Antarctica was never on the equator.

"When you title stuff like that, do you think the original authors would agree? You can't even imagine that they would enjoy their work being cited as 'evidence' of your bizarre notions."

You've never read Plato or the Timaeus so I find this comment highly ironic.

"For these histories tell of a mighty power which unprovoked made an expedition against the whole of Europe and Asia, and to which your city put an end. This power came forth out of the Atlantic Ocean, for in those days the Atlantic was navigable; and there was an island situated in front of the straits which are by you called the Pillars of Heracles; the island was larger than Libya and Asia put together, and was the way to other islands, and from these you might pass to the whole of the opposite continent which surrounded the true ocean; for this sea which is within the Straits of Heracles is only a harbour, having a narrow entrance, but that other is a real sea, and the surrounding land may be most truly called a boundless continent. Now in this island of Atlantis there was a great and wonderful empire which had rule over the whole island and several others, and over parts of the continent, and, furthermore, the men of Atlantis had subjected the parts of Libya within the columns of Heracles as far as Egypt, and of Europe as far as Tyrrhenia." -- Sonchis of Sais, priest, ~594 B.C.

Jeffery Keown said...

And you allow no thought of the possibility that Timeaus is fiction to cross your mind?

OilIsMastery said...

Jeffery,

"And you allow no thought of the possibility that Timeaus is fiction to cross your mind?"

It crossed my mind when I was in college and brainwashed like you. Then I actually reread it and paid attention and now I believe only a teenager with no reading comprehension (like I was) or an absolute moron thinks the Timaeus is a myth.

If you'd ever read the Timaeus or Plato you would know that that puerile question is refuted in the text itself.

"Now this has the form of a myth, but really signifies a declination of the bodies moving in the heavens around the earth, and a great conflagration of things upon the earth, which recurs after long intervals." -- Sonchis of Sais, priest, ~594 B.C.

OilIsMastery said...

Furthermore,

Crantor, Poseidonius, and Proclus all had the same question.

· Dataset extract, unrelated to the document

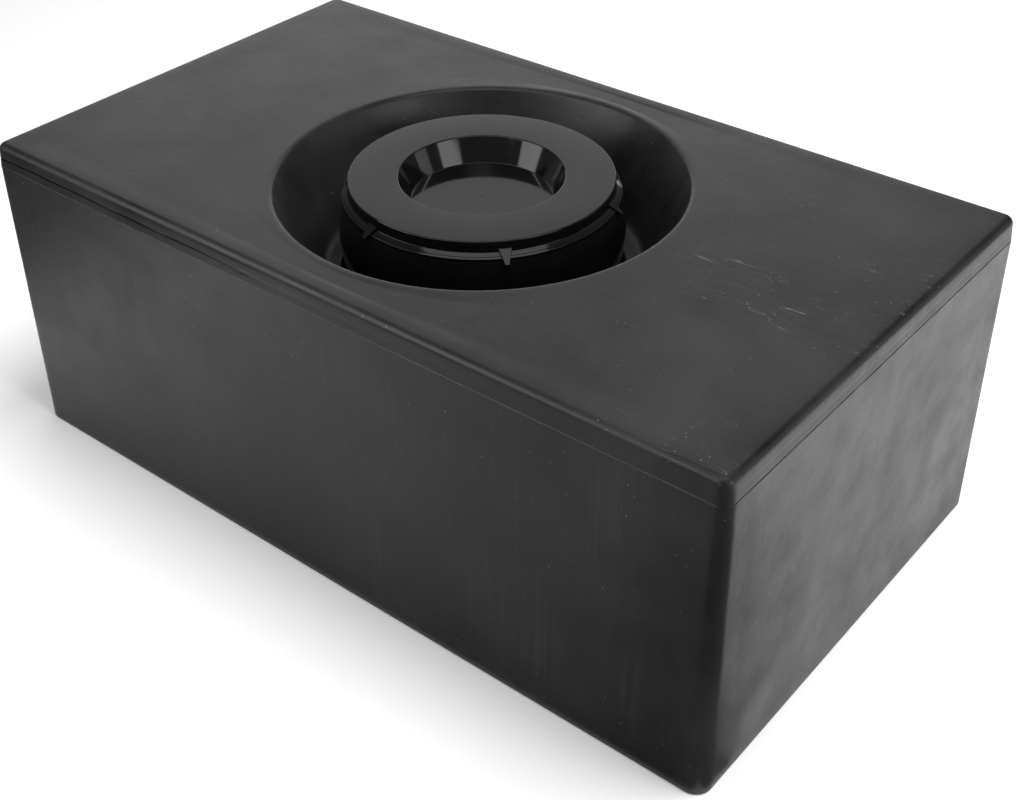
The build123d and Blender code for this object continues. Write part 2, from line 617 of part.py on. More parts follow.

They concluded that only an ignoramous with no historical or archaeological knowledge of Egypt and world history would claim that Atlantis is a myth.

"Crantor came to Sais and saw there in the temple of Neith the column, completely covered with hieroglyphs, on which the history of Atlantis was recorded. Scholars translated it for him, and he testified that their account fully agreed with Plato's account of Atlantis." -- Otto Muck, philosopher, 1978

"Crantor ... even, it seems, went to the length of sending a special enquiry to Egypt to verify the sources of the story, and the priests replied that the records of it were still extant 'on pillars.'" -- J.V. Luce, archaeologist, 1969

"The priests of Sais, for example, told Solon, about 550 BC, that since Egypt was not subject to massive floods they had preserved, not only their own records, but those of other people; that the towns of Athens and Sais had been built by Minerva [Venus]; the former nine thousand years ago, the second only eight thousand; and to these dates they added the well known fable of the people of the island of Atlas...." -- Georges Cuvier, naturalist, 1825

"As for the whole of this account of the Atlanteans, some say that it is unadorned history, such as Crantor, the first commentator on Plato. ... He [Crantor] adds, that this is testified by the prophets of the Egyptians, who assert that these particulars are written on pillars which are still preserved." -- Proklos, philosopher, 5th century

"On the other hand, he [Poseidonius] correctly sets down in his work [Histories] the fact that the earth sometimes rises and undergoes settling processes, and undergoes changes that result from earthquakes and the other similar agencies, all of which I too have enumerated above. And on this point he does well to cite the statement of Plato that it is possible that the story about the island of Atlantis is not a fiction. Concerning Atlantis Plato relates that Solon, after having made inquiry of the Egyptian priests, reported that Atlantis did once exist, but disappeared — an island no smaller in size than a continent [Antarctica]; and Poseidonius thinks that it is better to put the matter in that way than to say of Atlantis: 'Its inventor caused it to disappear, just as did the Poet the wall of the Achaeans.' And Poseidonius also conjectures that migration of the Cimbrians and their kinsfolk from their native country occurred as the result of an inundation of the sea that came on all of a sudden. And he suspects that the length of the inhabited world, being about seventy thousand stadia, is half of the entire circle on which it has been taken, so that, says he, if you sail from the west in a straight course you will reach India within the seventy thousand stadia. " -- Strabo, geographer, 7

Quantum_Flux said...

Sloths in the Atlantic Ocean (Carribean) making stone tools 10,000 years ago?